Taking hydroxychloroquine shortly after being exposed to coronavirus does not necessarily prevent infection, researchers reported Wednesday following a clinical trial.
The drug, primarily used against malaria, was praised by United States President Donald Trump, who said he was using it preventively against the new coronavirus (Covid-19).
A study of 821 people in the United States and Canada showed that it was not much more effective than a placebo for this purpose.
A team of scientists led by the University of Minnesota selected adults who had been in contact with a coronavirus-positive person for more than 10 minutes at a distance of two metres or less.
The majority of them were considered “at risk” of infection as they were not wearing masks or eye protection when they interacted with the infected person.
All were randomly given either hydroxychloroquine or a placebo within four days of contact.

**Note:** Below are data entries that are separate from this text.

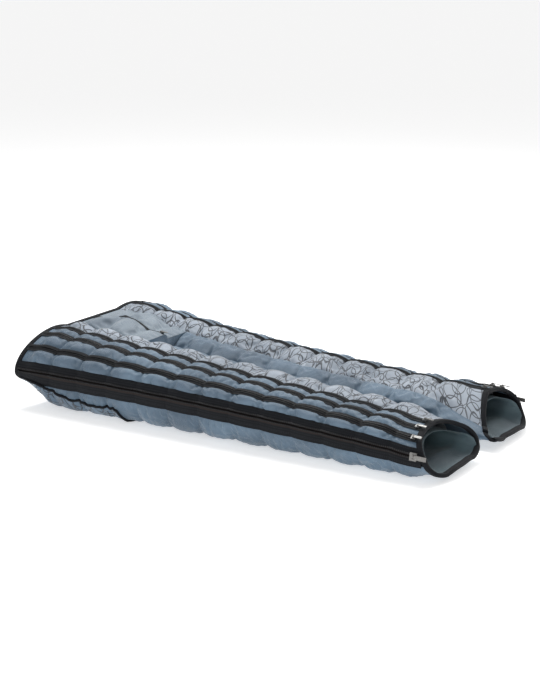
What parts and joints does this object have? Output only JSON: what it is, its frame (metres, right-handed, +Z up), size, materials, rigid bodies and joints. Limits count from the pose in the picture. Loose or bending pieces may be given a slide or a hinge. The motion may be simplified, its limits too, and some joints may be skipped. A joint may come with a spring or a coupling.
{
  "type": "compression therapy trousers",
  "caption": "Air compression therapy trousers lying flat: quilted leg tubes with a shared hip, welded air cells, side gusset zips with sliders, and bound waist and foot openings.",
  "frame": {"origin": "centre of the bounding box on the floor under the garment, which lies on its back", "axes": "+Z up, +X along the garment from the waist to the feet, +Y from the near leg to the far leg"},
  "size_m": [1.15, 0.5862, 0.1766],
  "materials": {
    "plain_nylon": "satin coated woven nylon",
    "patterned_nylon": "satin coated nylon printed with dark loose loops",
    "dark_lining": "matte smooth lining cloth",
    "bladder_film": "welded flexible film pouch",
    "black_binding": "woven edge binding",
    "zip_tape": "woven zip tape with moulded coil",
    "zip_metal": "plated die-cast metal",
    "black_plastic": "moulded plastic"
  },
  "bodies": {
    "garment": {"near_front_panel": "patterned_nylon", "near_upper_gusset": "plain_nylon", "near_middle_gusset": "plain_nylon", "near_lower_gusset": "plain_nylon", "near_back_panel": "plain_nylon", "near_inner_panel": "plain_nylon", "near_hip_patch": "patterned_nylon", "near_thigh_bladder": "bladder_film", "near_calf_bladder": "bladder_film", "near_leg_lining": "dark_lining", "near_foot_binding": "black_binding", "near_zip_a": "zip_tape", "near_zip_b": "zip_tape", "near_zip_c": "zip_tape", "near_main_zip": "zip_tape", "near_air_inlet": "black_plastic", "far_front_panel": "patterned_nylon", "far_upper_gusset": "plain_nylon", "far_middle_gusset": "plain_nylon", "far_lower_gusset": "plain_nylon", "far_back_panel": "plain_nylon", "far_inner_panel": "plain_nylon", "far_hip_patch": "patterned_nylon", "far_thigh_bladder": "bladder_film", "far_calf_bladder": "bladder_film", "far_leg_lining": "dark_lining", "far_foot_binding": "black_binding", "far_zip_a": "zip_tape", "far_zip_b": "zip_tape", "far_zip_c": "zip_tape", "far_main_zip": "zip_tape", "far_air_inlet": "black_plastic", "near_centre_panel": "plain_nylon", "near_abdomen_bladder": "bladder_film", "far_centre_panel": "plain_nylon", "far_abdomen_bladder": "bladder_film", "seat_bladder": "bladder_film", "centre_back_panel": "plain_nylon", "hip_lining": "dark_lining", "waist_binding": "black_binding", "crotch_gusset": "plain_nylon", "fly_zip": "zip_tape"},
    "near_zip_a_slider": {"near_zip_a_slider": "zip_metal"},
    "near_zip_a_pull": {"near_zip_a_pull": "zip_metal"},
    "near_zip_b_slider": {"near_zip_b_slider": "zip_metal"},
    "near_zip_b_pull": {"near_zip_b_pull": "zip_metal"},
    "near_zip_c_slider": {"near_zip_c_slider": "zip_metal"},
    "near_zip_c_pull": {"near_zip_c_pull": "zip_metal"},
    "near_main_zip_slider": {"near_main_zip_slider": "zip_metal"},
    "near_main_zip_pull": {"near_main_zip_pull": "zip_metal"},
    "far_zip_a_slider": {"far_zip_a_slider": "zip_metal"},
    "far_zip_a_pull": {"far_zip_a_pull": "zip_metal"},
    "far_zip_b_slider": {"far_zip_b_slider": "zip_metal"},
    "far_zip_b_pull": {"far_zip_b_pull": "zip_metal"},
    "far_zip_c_slider": {"far_zip_c_slider": "zip_metal"},
    "far_zip_c_pull": {"far_zip_c_pull": "zip_metal"},
    "far_main_zip_slider": {"far_main_zip_slider": "zip_metal"},
    "far_main_zip_pull": {"far_main_zip_pull": "zip_metal"},
    "fly_zip_slider": {"fly_zip_slider": "zip_metal"},
    "fly_zip_pull": {"fly_zip_pull": "zip_metal"}
  },
  "joints": [
    {"name": "near_zip_a_slide", "type": "slide", "parent": "garment", "child": "near_zip_a_slider", "axis": [0.9979, 0.0085, -0.0641], "range_m": [-1.0286, 0]},
    {"name": "near_zip_a_pull_hinge", "type": "hinge", "parent": "near_zip_a_slider", "child": "near_zip_a_pull", "pos_m": [0.48512, -0.14778, 0.11418], "axis": [-0.0059, 0.9992, 0.0408], "range_deg": [-170, 6]},
    {"name": "near_zip_b_slide", "type": "slide", "parent": "garment", "child": "near_zip_b_slider", "axis": [0.9981, 0.0129, -0.0605], "range_m": [-1.0329, 0]},
    {"name": "near_zip_b_pull_hinge", "type": "hinge", "parent": "near_zip_b_slider", "child": "near_zip_b_pull", "pos_m": [0.4878, -0.18633, 0.11023], "axis": [0.0014, 0.9728, 0.2315], "range_deg": [-170, 6]},
    {"name": "near_zip_c_slide", "type": "slide", "parent": "garment", "child": "near_zip_c_slider", "axis": [0.9984, 0.0277, -0.0494], "range_m": [-1.0461, 0]},
    {"name": "near_zip_c_pull_hinge", "type": "hinge", "parent": "near_zip_c_slider", "child": "near_zip_c_pull", "pos_m": [0.49655, -0.22382, 0.0969], "axis": [0.0024, 0.8506, 0.5257], "range_deg": [-170, 6]},
    {"name": "near_main_zip_slide", "type": "slide", "parent": "garment", "child": "near_main_zip_slider", "axis": [0.9986, 0.0415, -0.0315], "range_m": [-1.0629, 0]},
    {"name": "near_main_zip_pull_hinge", "type": "hinge", "parent": "near_main_zip_slider", "child": "near_main_zip_pull", "pos_m": [0.51099, -0.25394, 0.06055], "axis": [0.0248, 0.1519, 0.9881], "range_deg": [-170, 6]},
    {"name": "far_zip_a_slide", "type": "slide", "parent": "garment", "child": "far_zip_a_slider", "axis": [0.9979, -0.0085, -0.0641], "range_m": [-1.0286, 0]},
    {"name": "far_zip_a_pull_hinge", "type": "hinge", "parent": "far_zip_a_slider", "child": "far_zip_a_pull", "pos_m": [0.48512, 0.14778, 0.11418], "axis": [0.0059, 0.9992, -0.0408], "range_deg": [-170, 6]},
    {"name": "far_zip_b_slide", "type": "slide", "parent": "garment", "child": "far_zip_b_slider", "axis": [0.9981, -0.0129, -0.0605], "range_m": [-1.0329, 0]},
    {"name": "far_zip_b_pull_hinge", "type": "hinge", "parent": "far_zip_b_slider", "child": "far_zip_b_pull", "pos_m": [0.4878, 0.18633, 0.11023], "axis": [-0.0014, 0.9728, -0.2315], "range_deg": [-170, 6]},
    {"name": "far_zip_c_slide", "type": "slide", "parent": "garment", "child": "far_zip_c_slider", "axis": [0.9984, -0.0277, -0.0494], "range_m": [-1.0461, 0]},
    {"name": "far_zip_c_pull_hinge", "type": "hinge", "parent": "far_zip_c_slider", "child": "far_zip_c_pull", "pos_m": [0.49655, 0.22382, 0.0969], "axis": [-0.0024, 0.8506, -0.5257], "range_deg": [-170, 6]},
    {"name": "far_main_zip_slide", "type": "slide", "parent": "garment", "child": "far_main_zip_slider", "axis": [0.9986, -0.0415, -0.0315], "range_m": [-1.0629, 0]},
    {"name": "far_main_zip_pull_hinge", "type": "hinge", "parent": "far_main_zip_slider", "child": "far_main_zip_pull", "pos_m": [0.51099, 0.25394, 0.06055], "axis": [-0.0248, 0.1519, -0.9881], "range_deg": [-170, 6]},
    {"name": "fly_zip_slide", "type": "slide", "parent": "garment", "child": "fly_zip_slider", "axis": [0.9974, 0, -0.0723], "range_m": [-0.205, 0]},
    {"name": "fly_zip_pull_hinge", "type": "hinge", "parent": "fly_zip_slider", "child": "fly_zip_pull", "pos_m": [-0.3384, 0, 0.15833], "axis": [0, 1, 0], "range_deg": [-170, 6]}
  ]
}
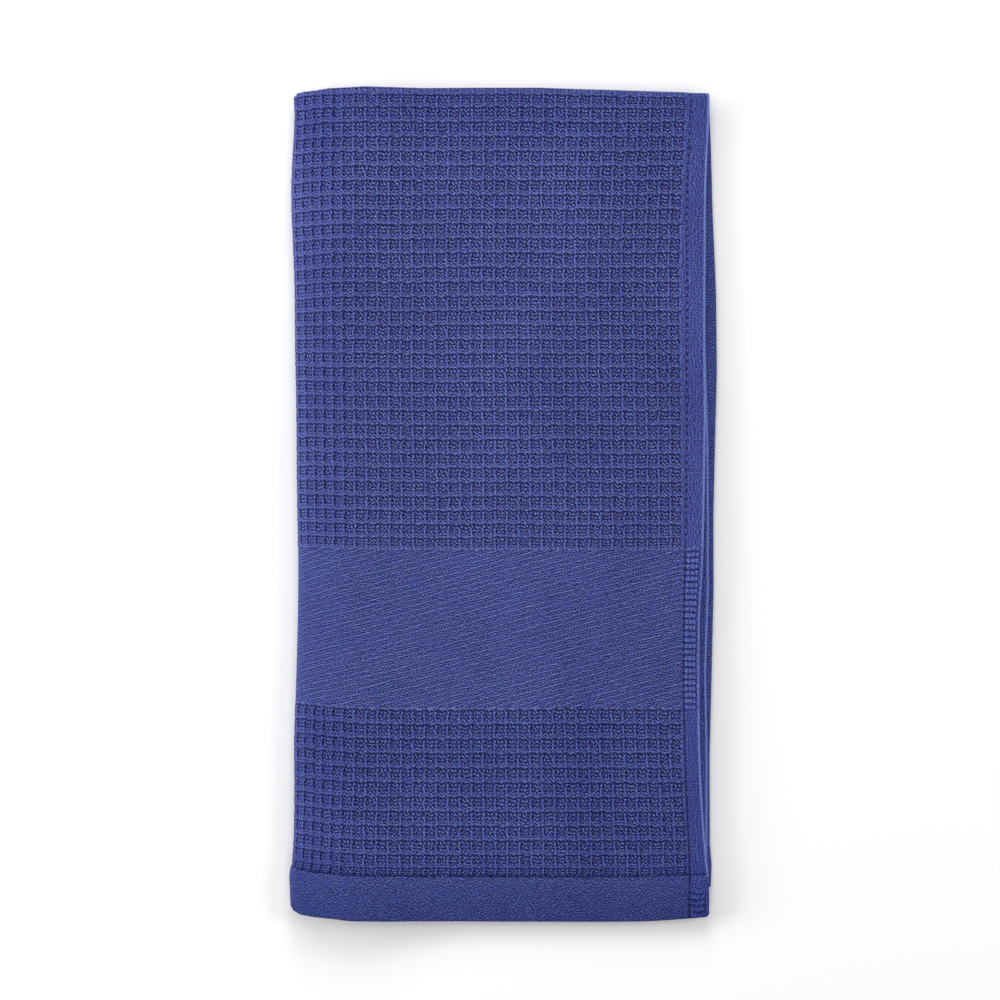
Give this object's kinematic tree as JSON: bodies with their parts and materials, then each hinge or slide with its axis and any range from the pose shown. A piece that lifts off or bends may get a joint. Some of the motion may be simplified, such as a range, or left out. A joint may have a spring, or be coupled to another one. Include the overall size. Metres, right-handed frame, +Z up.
{
  "type": "hand towel, folded in four",
  "caption": "Cotton waffle-weave hand towel with a twill band and turned hems, folded in half end to end and again side to side.",
  "frame": {"origin": "middle of the folded bundle's underside, on the surface that it rests on", "axes": "+X across the bundle from the lengthwise fold to the free side hems, +Y along it from the end hems to the end-to-end fold, +Z up"},
  "size_m": [0.2558, 0.5016, 0.0152],
  "materials": {
    "cotton_waffle": "matt woven cotton, waffle cells with a plain twill band, hems turned and stitched"
  },
  "bodies": {
    "root": {"towel": "cotton_waffle"}
  },
  "joints": []
}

The researchers then analyzed how many of them contracted coronavirus within two weeks.
“This randomised trial did not show a significant benefit of hydroxychloroquine as a prophylactic treatment after exposure to Covid-19,” the authors concluded.
49 of the 414 patients (12%) who received treatment developed the disease, compared to 58 of the 407 (14%) who received placebo. That difference is not considered statistically significant.
The results of the study were eagerly awaited because it was a randomised controlled trial, an experiment that is considered the gold standard for the study of clinical outcomes.
Still, “the study is too small to be conclusive,” warns Martin Landray, a professor of medicine and epidemiology at Oxford University, who was not involved in the design of the study.
More studies will be needed to know for sure whether hydroxychloroquine can have a moderate positive effect, the expert believes.
On Wednesday, the World Health Organization (WHO) announced the upcoming resumption of clinical trials of hydroxychloroquine against coronavirus.
The week before, it had announced it would no longer administer hydroxychloroquine in its tests because of “concerns about the safety of the trials” after a study to that effect in the Lancet.
However, on Tuesday the journal distanced itself from its own study. It acknowledged in a formal warning that “important questions” remained.
“Data for multiple studies on Covid-19” was provided by “a little-known US healthcare analytics company,” according to the Guardian. The newspaper said the research was based on “flawed data.”